Ontario Place (no public participation)
Ontario Place

Toronto's first major waterfront tourism redevelopment used clean fill from downtown construction excavation to create raw, new islands at about $100/ac! My firm developed and tested the island form with coastal engineers and wind tunnel tests, developed the site plans and construction details, and supervised construction of all site development excluding the architecture and underground utilities.

Dinosaur Provincial Park, Alberta (no public participation)
Dinosaur Provincial Park, Alberta (no public participation)

A world-class IUCN paleontological resource required extreme care in its management and use. We teamed with ecologists to develop one of the first uses of digitized field inventories to identify environmental sensitivity throughout the park. The field and research work covered palaeontological, archaeological, natural, physical and historical resources. We were accountable for the creation of the software program, and resultant overlays based upon local through international scales of both frequency/rarity of all features and resistance/sensitivity to damage through user activity.

Lakefront Promenade Park (community liaison meetings)
Lakefront Promenade Park (community liaison meetings)

A development of new land-filled islands with public and private marinas, boat launching, sailing club, fishing, community center and other park functions. After preparing the master plan and assisting in both environmental approvals and federal breakwater contributions, we coordinated all consultants in design and supervision. We were accountable for over $60 million in then-current dollars.

Timber Management Guidelines for the Protection of Tourism Values (tourism and logging stakeholder workshops)
Timber Management Guidelines for the Protection of Tourism Values

Ontario’s Crown (publicly owned and managed) lands cover over 190 million acres. Remote tourism operators and other segments of the northern tourism economy depend on visual and functional safeguards to preserve the sense of northern remoteness. We worked with tourism operators and woodlands managers to identify issues, and then prepared a set of guidelines for use in logging operations. The manual was designed for portable field use.

Lumberman’s Arch Water Play, Vancouver (charitable organization and child development expert involvement)
Lumberman’s Arch Water Play, Vancouver

A radio station/non-profit partnership raised funds for the addition of a water play facility in famous Stanley Park. The objective was to make the facility accessible to kids of all ages, able or disabled. We worked with specialists to develop a concept of mixed rather than segregated use, and developed the site plan

Killarney-Whitefish Falls Road Benefit Study (multi-format/location intensive public participation)
Killarney-Whitefish Falls

This was one of the first environmental assessments in Ontario, involving a proposed highway through a wilderness-class park. We competed successfully for the assignment, on the principle that it was not a transportation project, but a multi-disciplinary examination with significant public participation.

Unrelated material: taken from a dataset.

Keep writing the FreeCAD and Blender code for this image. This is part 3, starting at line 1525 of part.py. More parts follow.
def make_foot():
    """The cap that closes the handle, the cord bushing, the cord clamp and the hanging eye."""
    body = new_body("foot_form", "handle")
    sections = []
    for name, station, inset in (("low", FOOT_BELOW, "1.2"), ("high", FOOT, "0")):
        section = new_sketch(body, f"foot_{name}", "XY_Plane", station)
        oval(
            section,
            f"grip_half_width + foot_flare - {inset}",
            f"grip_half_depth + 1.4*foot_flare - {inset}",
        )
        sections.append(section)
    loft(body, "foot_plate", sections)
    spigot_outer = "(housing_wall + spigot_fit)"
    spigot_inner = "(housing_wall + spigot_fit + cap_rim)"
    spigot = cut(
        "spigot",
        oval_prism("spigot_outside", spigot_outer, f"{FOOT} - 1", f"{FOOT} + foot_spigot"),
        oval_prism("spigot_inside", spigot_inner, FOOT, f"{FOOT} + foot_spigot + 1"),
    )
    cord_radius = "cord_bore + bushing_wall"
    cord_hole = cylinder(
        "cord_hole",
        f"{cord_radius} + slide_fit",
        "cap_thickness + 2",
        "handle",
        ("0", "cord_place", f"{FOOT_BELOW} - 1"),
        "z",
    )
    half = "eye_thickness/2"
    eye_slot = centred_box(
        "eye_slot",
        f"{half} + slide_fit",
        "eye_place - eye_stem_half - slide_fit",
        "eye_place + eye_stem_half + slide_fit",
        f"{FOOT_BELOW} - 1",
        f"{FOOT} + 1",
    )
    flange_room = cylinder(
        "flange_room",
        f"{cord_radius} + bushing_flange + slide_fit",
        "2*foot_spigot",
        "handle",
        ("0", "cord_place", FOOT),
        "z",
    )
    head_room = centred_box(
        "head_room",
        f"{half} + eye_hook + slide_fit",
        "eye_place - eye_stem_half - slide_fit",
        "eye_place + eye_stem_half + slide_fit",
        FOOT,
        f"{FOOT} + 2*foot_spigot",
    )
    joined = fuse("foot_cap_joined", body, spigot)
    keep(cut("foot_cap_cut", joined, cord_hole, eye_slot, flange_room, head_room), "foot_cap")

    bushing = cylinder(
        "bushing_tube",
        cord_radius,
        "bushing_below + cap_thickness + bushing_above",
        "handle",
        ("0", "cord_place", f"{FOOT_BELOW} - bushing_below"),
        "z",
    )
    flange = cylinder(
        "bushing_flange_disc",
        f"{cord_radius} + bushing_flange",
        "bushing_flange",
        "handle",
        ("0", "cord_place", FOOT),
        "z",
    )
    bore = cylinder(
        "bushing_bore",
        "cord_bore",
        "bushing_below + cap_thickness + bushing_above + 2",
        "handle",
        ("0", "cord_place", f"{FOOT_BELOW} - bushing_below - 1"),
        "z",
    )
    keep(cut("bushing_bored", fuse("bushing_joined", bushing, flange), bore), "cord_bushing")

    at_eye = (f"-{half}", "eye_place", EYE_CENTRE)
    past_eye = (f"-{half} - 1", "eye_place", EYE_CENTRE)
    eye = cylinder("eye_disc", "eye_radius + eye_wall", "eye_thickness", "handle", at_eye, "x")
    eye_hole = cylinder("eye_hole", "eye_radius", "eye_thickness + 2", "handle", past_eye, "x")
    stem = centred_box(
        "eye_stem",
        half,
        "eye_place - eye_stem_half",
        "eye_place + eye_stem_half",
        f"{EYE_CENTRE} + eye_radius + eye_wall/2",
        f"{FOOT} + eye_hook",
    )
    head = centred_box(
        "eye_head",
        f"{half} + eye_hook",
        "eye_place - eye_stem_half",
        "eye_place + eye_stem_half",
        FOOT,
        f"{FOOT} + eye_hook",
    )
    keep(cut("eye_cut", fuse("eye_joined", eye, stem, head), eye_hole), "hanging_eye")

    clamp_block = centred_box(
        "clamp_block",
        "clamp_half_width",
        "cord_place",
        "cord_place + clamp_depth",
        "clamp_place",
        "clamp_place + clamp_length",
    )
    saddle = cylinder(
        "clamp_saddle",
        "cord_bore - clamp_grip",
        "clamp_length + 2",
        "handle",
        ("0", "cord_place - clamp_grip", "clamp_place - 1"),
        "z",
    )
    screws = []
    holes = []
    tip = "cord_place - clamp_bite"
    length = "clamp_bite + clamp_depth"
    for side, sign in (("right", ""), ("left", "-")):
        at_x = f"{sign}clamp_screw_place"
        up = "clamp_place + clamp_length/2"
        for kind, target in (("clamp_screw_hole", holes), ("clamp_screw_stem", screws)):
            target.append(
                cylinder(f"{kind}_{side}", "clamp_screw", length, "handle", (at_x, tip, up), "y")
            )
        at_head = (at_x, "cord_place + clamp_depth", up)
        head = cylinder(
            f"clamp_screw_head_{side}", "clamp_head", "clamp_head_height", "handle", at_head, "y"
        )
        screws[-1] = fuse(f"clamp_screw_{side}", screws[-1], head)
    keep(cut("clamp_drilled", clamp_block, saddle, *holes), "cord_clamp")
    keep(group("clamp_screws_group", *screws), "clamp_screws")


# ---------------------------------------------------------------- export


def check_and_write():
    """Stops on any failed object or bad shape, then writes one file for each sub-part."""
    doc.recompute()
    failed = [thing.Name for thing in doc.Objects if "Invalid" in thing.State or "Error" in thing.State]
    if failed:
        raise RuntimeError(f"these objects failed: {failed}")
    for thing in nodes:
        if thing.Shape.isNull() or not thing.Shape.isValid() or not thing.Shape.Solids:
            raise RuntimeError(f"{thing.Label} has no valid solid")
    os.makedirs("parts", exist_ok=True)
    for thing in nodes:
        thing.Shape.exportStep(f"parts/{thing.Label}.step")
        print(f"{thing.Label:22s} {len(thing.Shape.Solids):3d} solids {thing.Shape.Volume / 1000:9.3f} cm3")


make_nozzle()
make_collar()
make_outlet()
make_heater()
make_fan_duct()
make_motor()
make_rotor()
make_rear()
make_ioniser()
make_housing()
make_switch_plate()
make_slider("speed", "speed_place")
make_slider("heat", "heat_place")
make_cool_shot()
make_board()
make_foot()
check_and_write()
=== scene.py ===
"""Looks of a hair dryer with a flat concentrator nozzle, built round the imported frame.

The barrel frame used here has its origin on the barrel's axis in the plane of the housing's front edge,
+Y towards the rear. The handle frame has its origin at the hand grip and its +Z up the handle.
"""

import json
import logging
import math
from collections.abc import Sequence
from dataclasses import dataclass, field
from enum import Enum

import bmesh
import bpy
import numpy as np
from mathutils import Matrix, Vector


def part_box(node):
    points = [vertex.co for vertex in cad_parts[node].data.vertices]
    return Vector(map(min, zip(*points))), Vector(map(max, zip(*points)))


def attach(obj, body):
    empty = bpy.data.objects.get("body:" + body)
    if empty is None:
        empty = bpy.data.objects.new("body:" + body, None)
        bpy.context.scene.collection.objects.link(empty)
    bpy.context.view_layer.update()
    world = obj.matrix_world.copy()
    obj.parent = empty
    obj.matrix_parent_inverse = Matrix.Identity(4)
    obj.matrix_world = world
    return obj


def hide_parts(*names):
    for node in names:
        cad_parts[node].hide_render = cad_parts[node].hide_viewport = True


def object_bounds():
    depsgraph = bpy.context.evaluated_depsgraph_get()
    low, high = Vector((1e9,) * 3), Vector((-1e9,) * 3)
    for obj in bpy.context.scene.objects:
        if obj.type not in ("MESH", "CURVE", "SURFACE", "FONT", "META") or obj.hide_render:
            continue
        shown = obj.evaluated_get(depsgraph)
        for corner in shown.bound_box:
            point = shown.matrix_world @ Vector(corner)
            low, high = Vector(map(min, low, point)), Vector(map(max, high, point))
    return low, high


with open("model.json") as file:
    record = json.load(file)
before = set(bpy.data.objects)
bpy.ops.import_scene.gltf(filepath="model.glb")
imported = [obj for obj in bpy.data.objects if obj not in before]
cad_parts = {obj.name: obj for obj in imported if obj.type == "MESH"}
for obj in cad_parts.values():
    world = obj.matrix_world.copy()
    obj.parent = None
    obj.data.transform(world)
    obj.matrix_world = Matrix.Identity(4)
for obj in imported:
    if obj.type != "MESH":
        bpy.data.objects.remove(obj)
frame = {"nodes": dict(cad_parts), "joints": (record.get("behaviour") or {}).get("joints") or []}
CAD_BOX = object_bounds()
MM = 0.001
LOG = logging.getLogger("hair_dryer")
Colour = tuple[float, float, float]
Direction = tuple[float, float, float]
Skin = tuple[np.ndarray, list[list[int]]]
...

Our team of economists, sociologists, ecologists, physical scientists, engineers and archaeologists examined the problems of a small community isolated at the end of a long road, 70 miles from the nearest high school and many of the services that most towns take for granted. I was responsible for overall direction, presentations to Cabinet, and all public participation, including local, provincial, national and international interests.

New Delivery System for Ontario’s Provincial Parks (staff and stakeholder workshops)
New Delivery System for Ontario’s Provincial Parks

Ontario has a world class park system, which at the time was funded out of general revenues in which park-generated revenues were not returned to the parks themselves. The system also focused on the sciences in research, classification and interpretation. There was little in the way of user or market research, and this assignment required a rethinking of the whole delivery system. We worked with management specialists, and were responsible for facilitating stakeholders and staff in a series of workshops that identified the desired attributes of a better system. We also researched park delivery systems in other jurisdictions, including British Columbia, Florida, New Hampshire, Pennsylvania and Arkansas, all of which were more heavily attuned to volunteerism, partnerships and more entrepreneurial marketing approaches.

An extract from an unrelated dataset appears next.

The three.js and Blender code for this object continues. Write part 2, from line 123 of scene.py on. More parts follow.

Conservation Land Acquisition vs. Recreational Use (stakeholder workshops)
Conservation Land Acquisition vs. Recreational Use

Conservation Authorities regulate watershed-based flood and fill policies. They are also responsible for acquiring land for conservation, and using such land for recreational and interpretive purposes. Issues arise over the desirable balance of the two with advocates for acquisition and user benefits wanting their view to be of the higher priority. We facilitated a series of watershed resident workshops, the purpose of which was to examine the issue, project tangible and intangible costs and benefits, and formulate policy recommendations.

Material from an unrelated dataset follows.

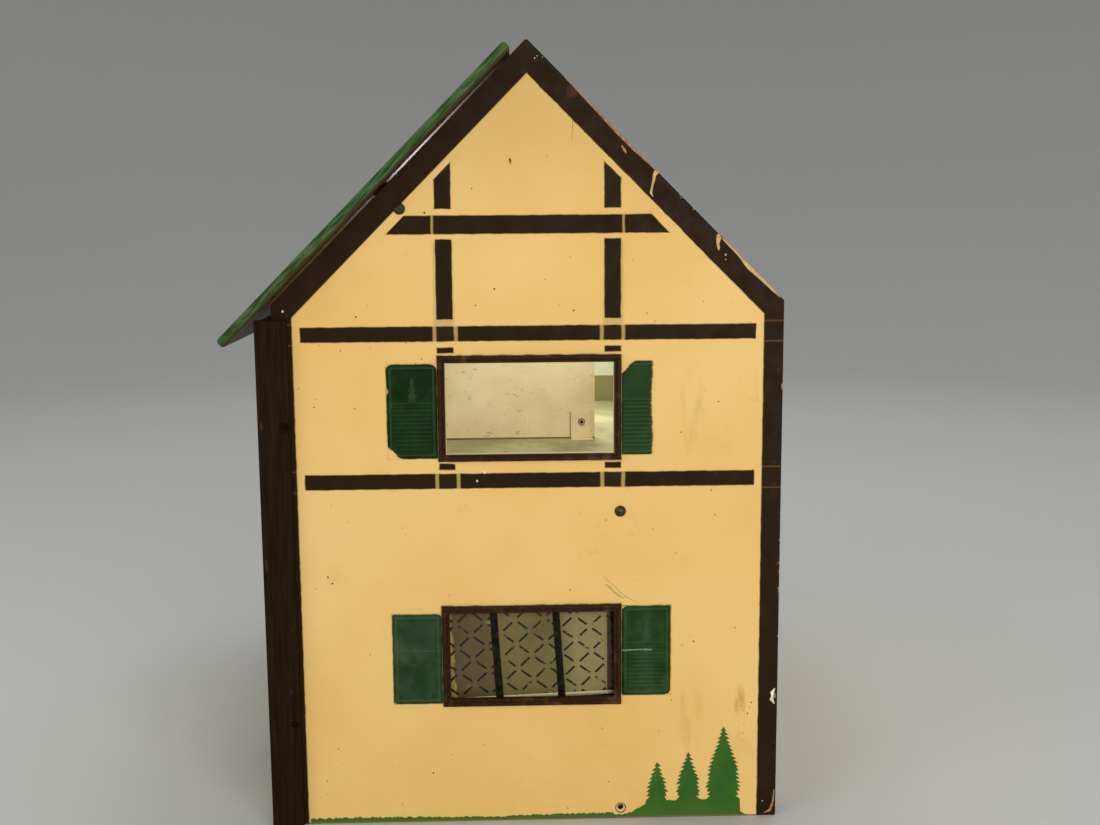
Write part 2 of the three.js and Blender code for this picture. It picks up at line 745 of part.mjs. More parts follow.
const row = new THREE.Group();
row.add(house);
export default row;
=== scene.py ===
# %% [markdown]
# # A painted wooden doll's house
# This lesson dresses a small plywood doll's house. The wooden parts come from a finished model, with
# every board, hinge and screw already in place, so the work here is paint, pressed card, a printed
# window and the small knocks of a toy that has been played with. All lengths are in metres. The ridge
# runs along X, the facade faces -Y, and the gable that the camera looks at is the one at +X.

# %% Load the finished joinery
import bpy
import json
import math
import random
from mathutils import Matrix, Vector


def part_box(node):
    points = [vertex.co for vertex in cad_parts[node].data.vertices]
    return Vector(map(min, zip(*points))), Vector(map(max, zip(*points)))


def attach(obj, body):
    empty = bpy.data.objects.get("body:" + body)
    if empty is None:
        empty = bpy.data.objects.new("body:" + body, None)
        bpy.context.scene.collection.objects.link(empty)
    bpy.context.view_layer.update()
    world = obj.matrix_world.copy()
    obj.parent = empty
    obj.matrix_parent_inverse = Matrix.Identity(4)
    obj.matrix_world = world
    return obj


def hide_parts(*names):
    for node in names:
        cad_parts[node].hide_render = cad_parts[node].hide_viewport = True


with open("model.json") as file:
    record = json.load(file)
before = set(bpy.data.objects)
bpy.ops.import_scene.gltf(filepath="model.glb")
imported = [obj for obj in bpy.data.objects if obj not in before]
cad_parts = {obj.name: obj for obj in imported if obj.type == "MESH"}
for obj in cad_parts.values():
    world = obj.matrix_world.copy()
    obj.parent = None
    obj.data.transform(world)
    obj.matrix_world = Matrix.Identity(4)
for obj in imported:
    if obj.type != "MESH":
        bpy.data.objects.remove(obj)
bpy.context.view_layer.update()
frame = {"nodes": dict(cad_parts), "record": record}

MM = 0.001
NODES = frame["nodes"]
BODY_OF = {node: body for body, nodes in frame["record"]["behaviour"]["bodies"].items() for node in nodes}

# %% [markdown]
# A few places are used again and again: the middle of the gable's depth, its front and back edges,
# the height of the eaves and the point of the roof. They could be typed in, but reading them from the
# joinery keeps every painted line in place if a board ever changes size.

# %% Measure the house
GABLE_LOW, GABLE_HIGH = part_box("gable_right")
MIDDLE = (GABLE_LOW.y + GABLE_HIGH.y) / 2
HALF_DEPTH = (GABLE_HIGH.y - GABLE_LOW.y) / 2
FACE = GABLE_HIGH.x
INNER_FACE = GABLE_LOW.x
BLUNT_TIP = 0.8 * MM
EAVES = GABLE_HIGH.z + BLUNT_TIP - HALF_DEPTH
RIDGE = EAVES + HALF_DEPTH
LEAF_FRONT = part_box("facade_leaf_right")[0].y
print(f"gable {2 * HALF_DEPTH:.3f} deep, eaves {EAVES:.4f}, ridge {RIDGE:.4f}")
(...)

Fisheries Co-Management Planning in Northern Ontario (stakeholder workshops and public testing of proposals)
Fisheries Co-Management Planning in Northern Ontario

A pioneering approach in which diverse stakeholders were treated as partners with a regulatory agency in recommending a fisheries management plan that would stop overharvesting while increasing local economic benefits. Forty lakes totaling 185 square miles of surface water were included, of which eighteen lakes were being overharvested. Jim Stansbury facilitated the co-management task force and assembled its report of publicly-tested 73 recommendations for the regulatory agency’s consideration. Most were adopted, and the co-management concept was considered a success.